Irmãos…

17 07 2014

 

 

Zinaida Serebryakova,Garotos, 1919Garotos, 1919

Zinaida Serebriakova (Ucrânia, 1884-1967)

óleo sobre tela

 

Dizem que não há dor maior do que a da morte de um filho. Deve ser verdade. Mas a dor de quem perde um irmão é muito grande também, porque irmãos são as nossas referências de vida. Em circunstâncias normais eles foram os cúmplices de travessuras. Além disso eles nos mostram as variadas interpretações da mesma educação, do mesmo lar, dos mesmos pais. Muitos são nossos melhores amigos, aqueles que defendemos dos outros, que aprendemos a proteger. Irmãos são aqueles com quem conseguimos nos comunicar sem trocar palavras; com quem dividimos memórias da infância; percepções sobre outros, parentes, vizinhos, amigos. São aqueles com quem implicamos e que amamos profundamente. Eles são a nossa introdução à diversidade, a opiniões, gostos, maneiras de viver diferentes das nossas.  São os únicos que se dão ao direito de nos criticar e que, por mal ou bem, ouvimos.

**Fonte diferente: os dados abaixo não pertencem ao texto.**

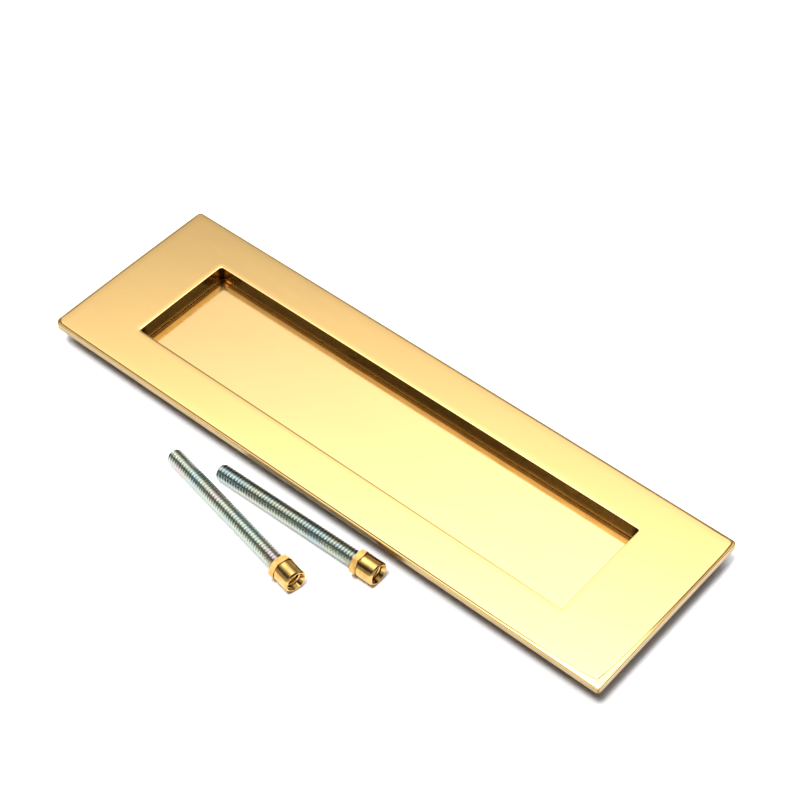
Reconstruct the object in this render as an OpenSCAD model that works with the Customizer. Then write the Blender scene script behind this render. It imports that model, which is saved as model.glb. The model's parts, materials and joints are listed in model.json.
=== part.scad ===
// Inward-opening letter plate with its two loose fixing studs and nuts.
// The plate's back has a raised border that sits on the door, in the plane z = 0.
// +Z points out of the door, +X along the slot and +Y towards the hinge.

/* [Face plate] */
// Length of the face plate
plate_w = 254; // [240:1:300]
// Height of the face plate
plate_h = 78; // [76:1:95]
// Thickness of the face plate
plate_t = 3.6; // [3:0.1:5]
// Radius of the plate's four corners
corner_r = 1.5; // [0.5:0.1:4]
// Width of the bevel round the plate's front edge
edge_bevel = 1; // [0.3:0.1:1.5]
// Width of the border that seats on the door, round the hollow back
border_w = 4; // [3:0.1:4.5]
// Depth of the hollow back
hollow_d = 1.2; // [0.8:0.1:1.4]

/* [Slot] */
// Length of the slot at the plate's face
slot_w = 197.5; // [180:0.5:210]
// Height of the slot at the plate's face
slot_h = 43.2; // [38:0.2:44]
// Radius of the slot's corners at the plate's face
slot_r = 0.8; // [0.2:0.1:3]
// Depth of the slot's wall, from the plate's front to the back of the rim
wall_depth = 6; // [5:0.1:6.5]
// How far the slot's wall leans, so that the slot widens towards the face, in degrees
slot_draft = 8; // [2:0.5:10]
// Height of the upright foot of the slot's wall
slot_foot = 1.6; // [1:0.1:2.4]
// Thickness of the rim behind the plate
rim_t = 2.2; // [1.5:0.1:2.6]

/* [Flap] */
// How far the flap laps past the slot's ends and its lower edge
flap_lap = 3.2; // [2:0.1:4]
// Thickness of the flap
flap_t = 3; // [2:0.1:3.2]
// Gap between the rim and the closed flap
flap_gap = 0.4; // [0.3:0.1:0.6]
// Diameter of the hinge pin
pin_d = 3; // [2.5:0.1:3.2]

/* [Fixings] */
// Distance between the two tapped bosses
boss_spacing = 226; // [222:1:234]
// Height of the bosses behind the plate
boss_h = 8; // [8:0.1:14]
// Outer diameter of a stud's thread
stud_d = 6.35; // [6:0.05:6.5]
// Pitch of the thread
pitch = 1.27; // [1:0.01:1.3]
// Length of a stud
stud_l = 70; // [50:1:90]
// Width of a nut's hexagonal flange across its flats
nut_af = 9; // [8.8:0.1:10]
// Diameter of a nut's sleeve
sleeve_d = 8.8; // [8.2:0.1:8.8]

/* [Hidden] */

brass = [0.86, 0.71, 0.38];
zinc = [0.70, 0.75, 0.72];
steel = [0.52, 0.53, 0.55];
$fn = 64;
eps = 0.01;

// levels behind the plate
rim_back = plate_t - wall_depth;
flap_front = rim_back - flap_gap;
flap_back = flap_front - flap_t;
rest_z = -boss_h;
// where the rim, bosses and lugs run into the plate
root_z = (hollow_d + plate_t) / 2;

// hinge
lug_r = 3.1;
lug_t = 5;
lug_x = 93;
knuckle_r = 2.9;
knuckle_w = 12.7;
side_play = 0.3;
pin_r = pin_d / 2;
hinge_z = rest_z + lug_r;
hinge_y = slot_h / 2 + 6.4;
lug_play = 0.02;
turn_play = 0.05;
head_r = 2.3;
head_t = 1;
head_play = 0.05;

// flap outline: it stops short of the knuckles, and arms join it to them
flap_low_y = -slot_h / 2 - flap_lap;
flap_high_y = slot_h / 2 + 2.4;
flap_w = slot_w + 2 * flap_lap;
flap_h = flap_high_y - flap_low_y;
flap_bevel = 0.4;
flap_corner_r = 1.5;

// springs
wire_d = 0.9;
coils = 12;
coil_r = 2.3;
spring_end_x = 79.5;
leg_play = 0.1;
plate_leg_angle = 60;
flap_leg_y = 15;

// bosses
boss_r = 6;
tap_r = 2.6;
tap_depth = boss_h + 1.4;
tap_bevel = 0.5;

// stud threads, as grooves one pitch apart
thread_depth = 0.61 * pitch;
crest_w = pitch / 4;
stud_r = stud_d / 2;
tip_bevel = 1;

// nuts
flange_t = 2.5;
groove_w = 0.4;
groove_depth = 0.35;
nut_l = 9.5;
nut_bevel = 0.5;
nut_bore_r = stud_r + 0.05;
nut_at = 64.5;

// the studs lie beside the plate: each rests on its tip and on a flat of its nut's flange
stud_tilt = atan((nut_af - stud_d) / 2 / (nut_at - tip_bevel));
stud_tip_z = rest_z + stud_r / cos(stud_tilt) - tip_bevel * tan(stud_tilt);
stud_left_place = [-52, -52.5, -11];
stud_right_place = [-34, -47, 0.6];

module rounded_rect(w, h, r) {
    square([w - 2 * r, h], center = true);
    square([w, h - 2 * r], center = true);
    for (sx = [-1, 1], sy = [-1, 1])
        translate([sx * (w / 2 - r), sy * (h / 2 - r)])
            circle(r);
}

// a strip of section width w and height t, bevelled by b along its top edges, running along X
module bevelled_strip(run, w, t, b) {
    rotate([90, 0, 90])
        translate([0, 0, -run / 2])
            linear_extrude(run)
                polygon([[-w / 2, 0], [w / 2, 0], [w / 2, t - b], [w / 2 - b, t],
                         [b - w / 2, t], [-w / 2, t - b]]);
}

// a strip of section width w at its foot, which widens by b on both sides up to height t, running along X
module flared_strip(run, w, t, b) {
    rotate([90, 0, 90])
        translate([0, 0, -run / 2])
            linear_extrude(run)
                polygon([[-w / 2, 0], [w / 2, 0], [w / 2 + b, t], [-w / 2 - b, t]]);
}

// a flat slab on z = 0 with round corners and a bevelled top edge
module slab(w, h, t, r, b) {
    intersection() {
        linear_extrude(t)
            rounded_rect(w, h, r);
        bevelled_strip(w + 2, h, t, b);
        rotate([0, 0, 90])
            bevelled_strip(h + 2, w, t, b);
    }
}

module along_x(x0, x1) {
    translate([x0, 0, 0])
        rotate([90, 0, 90])
            linear_extrude(x1 - x0)
                children();
}

module lug() {
    along_x(lug_x, lug_x + lug_t) {
        translate([hinge_y, hinge_z])
            circle(lug_r);
        translate([hinge_y - lug_r, hinge_z])
            square([2 * lug_r, root_z - hinge_z]);
    }
}

module hinge_bore(r, x0, x1) {
    translate([x0, hinge_y, hinge_z])
        rotate([0, 90, 0])
            cylinder(r = r, h = x1 - x0);
}

module tapped_hole() {
    translate([0, 0, rest_z - eps])
        cylinder(r = tap_r, h = tap_depth + eps);
    translate([0, 0, rest_z - eps])
        cylinder(r1 = tap_r + tap_bevel, r2 = tap_r, h = tap_bevel);
}

// the slot: upright at its foot, and then widening on all sides up to the face and past it
module slot_cut() {
    slope = tan(slot_draft);
    lean = (wall_depth - slot_foot) * slope;
    w = slot_w - 2 * lean;
    h = slot_h - 2 * lean;
    r = max(0.1, slot_r - lean);
    rise = wall_depth - slot_foot + 1;
    translate([0, 0, rim_back - 1])
        linear_extrude(slot_foot + 1)
            rounded_rect(w, h, r);
    translate([0, 0, rim_back + slot_foot]) {
        flared_strip(w - 2 * r, h, rise, rise * slope);
        rotate([0, 0, 90])
            flared_strip(h - 2 * r, w, rise, rise * slope);
        for (sx = [-1, 1], sy = [-1, 1])
            translate([sx * (w / 2 - r), sy * (h / 2 - r), 0])
                cylinder(r1 = r, r2 = r + rise * slope, h = rise);
    }
}

module face_plate() {
    color(brass)
        difference() {
            union() {
                difference() {
                    slab(plate_w, plate_h, plate_t, corner_r, edge_bevel);
                    translate([0, 0, -1])
                        linear_extrude(hollow_d + 1)
                            rounded_rect(plate_w - 2 * border_w, plate_h - 2 * border_w, corner_r);
                }
                translate([0, 0, rim_back])
                    linear_extrude(root_z - rim_back)
                        rounded_rect(slot_w + 2 * rim_t, slot_h + 2 * rim_t, slot_r + rim_t);
                for (s = [-1, 1])
                    translate([s * boss_spacing / 2, 0, rest_z])
                        cylinder(r = boss_r, h = root_z - rest_z);
                lug();
                mirror([1, 0, 0])
                    lug();
            }
            slot_cut();
            for (s = [-1, 1])
                translate([s * boss_spacing / 2, 0, 0])
                    tapped_hole();
            hinge_bore(pin_r + lug_play, -plate_w / 2, plate_w / 2);
        }
}

// one of the flap's two knuckles and the arm that joins it to the flap
module knuckle() {
    outer_x = lug_x - side_play;
    along_x(outer_x - knuckle_w, outer_x) {
        translate([hinge_y, hinge_z])
            circle(knuckle_r);
        translate([flap_high_y - 1, flap_back])
            square([hinge_y - flap_high_y + 1, flap_t]);
    }
}

module flap() {
    color(brass)
        difference() {
            union() {
                translate([0, (flap_low_y + flap_high_y) / 2, flap_back])
                    slab(flap_w, flap_h, flap_t, flap_corner_r, flap_bevel);
                knuckle();
                mirror([1, 0, 0])
                    knuckle();
            }
            hinge_bore(pin_r + turn_play, -lug_x, lug_x);
        }
}

module hinge_pin() {
    end_x = lug_x + lug_t + head_play;
    color(steel) {
        hinge_bore(pin_r, -end_x - head_t, end_x + head_t);
        hinge_bore(head_r, end_x, end_x + head_t);
        hinge_bore(head_r, -end_x - head_t, -end_x);
    }
}

// one leg, which leaves the coil's circle at a tangent and rises at an angle to the flat below it
module spring_leg(angle, l) {
    rotate([angle, 0, 0])
        translate([0, 0, -coil_r])
            rotate([-90, 0, 0])
                cylinder(d = wire_d, h = l, $fn = 24);
}

// a torsion spring's coils, as a ridged sleeve round the pin, with a plain collar at each end where a leg
// leaves: one leg pushes on the plate's hollow back and the other on the back of the flap
module spring(side) {
    coil_l = coils * wire_d;
    collar_w = 1.5 * wire_d;
    leg_x = (coil_l - collar_w) / 2;
    inner_r = coil_r - 0.55 * wire_d;
    ridge_r = coil_r + 0.55 * wire_d;
    valley_r = coil_r + wire_d / 4;
    ridges = [for (i = [2 : coils - 2], e = [[valley_r, 0], [ridge_r, 0.5]])
                 [e[0], (i + e[1] - 0.5) * wire_d - coil_l / 2]];
    reach = wire_d / 2 + leg_play;
    rise = hollow_d - reach - hinge_z + coil_r * cos(plate_leg_angle);
    drop = coil_r - (hinge_z - flap_back) - reach;
    translate([side * (spring_end_x - coil_l / 2), hinge_y, hinge_z]) {
        rotate([90, 0, 90])
            rotate_extrude()
                polygon(concat([[inner_r, -coil_l / 2], [ridge_r, -coil_l / 2],
                                [ridge_r, collar_w - coil_l / 2]], ridges,
                               [[valley_r, coil_l / 2 - collar_w], [ridge_r, coil_l / 2 - collar_w],
                                [ridge_r, coil_l / 2], [inner_r, coil_l / 2]]));
        translate([-side * leg_x, 0, 0])
            spring_leg(plate_leg_angle, rise / sin(plate_leg_angle));
        translate([side * leg_x, 0, 0])
            mirror([0, 1, 0])
                spring_leg(atan(drop / flap_leg_y), flap_leg_y);
    }
}

module spring_left() {
    color(steel)
        spring(-1);
}

module spring_right() {
    color(steel)
        spring(1);
}

// puts a shape made along +X, from the stud's tip, where the stud lies
module on_stud(place) {
    translate([place[0], place[1], stud_tip_z])
        rotate([0, -stud_tilt, place[2]])
            children();
}

module along_stud() {
    rotate([0, 90, 0])
        children();
}

// the thread's crests and roots from one end bevel to the other
function thread_points() =
    let (turns = floor((stud_l - 2 * tip_bevel) / pitch))
    [for (i = [0 : turns - 1], e = [[0, 0], [crest_w, 0], [pitch / 2 + crest_w / 2, thread_depth]])
        [stud_r - e[1], tip_bevel + i * pitch + e[0]]];

module stud(place) {
    color(zinc)
        on_stud(place)
            along_stud()
                rotate_extrude()
                    polygon(concat([[0, 0], [stud_r - tip_bevel, 0]], thread_points(),
                                   [[stud_r, stud_l - tip_bevel], [stud_r - tip_bevel, stud_l],
                                    [0, stud_l]]));
}

// a round sleeve with a hexagonal flange on the end that faces the stud's tip
module nut(place) {
    color(brass)
        on_stud(place)
            translate([nut_at, 0, 0])
                along_stud()
                    difference() {
                        union() {
                            rotate([0, 0, 90])
                                cylinder(d = nut_af / cos(30), h = flange_t, $fn = 6);
                            rotate_extrude()
                                polygon([[0, flange_t / 2], [sleeve_d / 2 - groove_depth, flange_t / 2],
                                         [sleeve_d / 2 - groove_depth, flange_t + groove_w],
                                         [sleeve_d / 2, flange_t + groove_w],
                                         [sleeve_d / 2, nut_l - nut_bevel],
                                         [sleeve_d / 2 - nut_bevel, nut_l], [0, nut_l]]);
                        }
                        translate([0, 0, -1])
                            cylinder(r = nut_bore_r, h = nut_l + 2);
                    }
}

module stud_left() {
    stud(stud_left_place);
}

module stud_right() {
    stud(stud_right_place);
}

module nut_left() {
    nut(stud_left_place);
}

module nut_right() {
    nut(stud_right_place);
}

face_plate();
flap();
hinge_pin();
spring_left();
spring_right();
stud_left();
stud_right();
nut_left();
nut_right();
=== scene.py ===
"""A brass letter plate with a recessed, sprung flap, and its two loose fixing studs and nuts.

Sizes are in millimetres, in the CAD model's frame: +X along the slot, +Y towards the hinge,
and +Z out of the door, with the origin at the slot's centre in the plane that sits on the door.
"""
import json
import math

import bmesh
import bpy
import numpy as np
from mathutils import Matrix, Vector


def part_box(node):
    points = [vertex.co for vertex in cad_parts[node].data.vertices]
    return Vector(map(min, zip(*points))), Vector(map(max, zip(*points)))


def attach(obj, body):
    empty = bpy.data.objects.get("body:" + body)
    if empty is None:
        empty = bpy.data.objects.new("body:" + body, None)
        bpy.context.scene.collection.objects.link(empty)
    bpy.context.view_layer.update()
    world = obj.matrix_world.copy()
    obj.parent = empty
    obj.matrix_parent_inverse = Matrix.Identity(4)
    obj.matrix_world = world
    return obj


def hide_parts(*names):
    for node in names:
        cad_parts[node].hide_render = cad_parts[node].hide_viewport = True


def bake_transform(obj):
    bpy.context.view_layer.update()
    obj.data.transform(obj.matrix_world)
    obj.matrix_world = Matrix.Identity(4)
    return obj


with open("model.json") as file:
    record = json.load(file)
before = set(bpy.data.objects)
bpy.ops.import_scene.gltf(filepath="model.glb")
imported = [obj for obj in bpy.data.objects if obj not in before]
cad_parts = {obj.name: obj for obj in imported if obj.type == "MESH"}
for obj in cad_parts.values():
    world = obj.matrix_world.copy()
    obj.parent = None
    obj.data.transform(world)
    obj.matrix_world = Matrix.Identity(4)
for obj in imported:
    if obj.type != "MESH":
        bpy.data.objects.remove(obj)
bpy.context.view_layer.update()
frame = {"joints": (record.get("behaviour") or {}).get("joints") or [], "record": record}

MM = 0.001
TAU = 2 * math.pi


def box_mm(node):
    """A CAD node's box, as its low and high corners in millimetres."""
    low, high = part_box(node)
    return np.array(low) / MM, np.array(high) / MM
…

Irmãos são aqueles que são sempre chamados pelo nome do outro, quando os pais se confundem; são também aqueles a quem nomeamos quando algo mal feito foi descoberto: “Foi o … [fulano], não fui eu…” Irmãos são aqueles seres com quem sempre podemos ser crianças, descer às familiares brincadeiras, as mais primárias, sem perdermos o respeito, mesmo depois de adultos. São em muitos casos as pessoas em quem mais confiamos, para quem fazemos sacrifícios muitas vezes heroicos, cujas mortes ou desaparecimentos mais nos ferem.

Esta semana meu cunhado faleceu. Ele era o único irmão, o mais velho, de meu marido. Tendo perdido meu irmão caçula há 11 anos, sei bem o deserto referencial que envolverá meu cara metade. Não importa a diferença de idades, não importa posturas políticas opostas, diferentes gostos no esporte, nos amigos, na maneira de viver, de rir, de chorar, do prazer no trabalho às escolhas amorosas. Não importa se um é conservador e o outro liberal, se um é religioso e o outro é ateu, a perda é muito maior do que se imagina. A cortina cai em um mundo inteiro de referências que formam a essência da nossa identidade. Ninguém mais poderá sorrir com olhos, silenciosamente, em uma reunião familiar quando alguém lembrar das piadas do tio caduca ou das manias do pai que reaparecem nos netos. Foram-se os momentos de reconhecimento da mãe refletida no irmão ou os relâmpagos de compreensão a nível mais profundo do que os amigos podem desconfiar. Acabou-se o conforto de que só os que se conhecem a vida inteira conseguem usufruir. Não haverá mais o cúmplice, o parceiro, o amigo. Conheço bem esse deserto. Por todas essas perdas sinto por meu marido. Sinto muito.

Esse relacionamento entre irmãos, descrito acima, pode não existir. Não é a realidade para todas as famílias. Cada um de nós conhece alguém que não se dá com seus irmãos. Sabemos de brigas, de traição, ciúmes e inveja entre membros da mesma família. A história mais antiga da natureza humana, Caim e Abel, exemplifica essa situação. Mas não é a norma, nem é inevitável. Ainda bem que meu marido e seu irmão puderam usufruir de um relacionamento equilibrado, de respeito mútuo, verdadeiramente fraterno. O falecimento de um deixa um vácuo imenso na vida do outro. Só o tempo acalmará a dor da perda.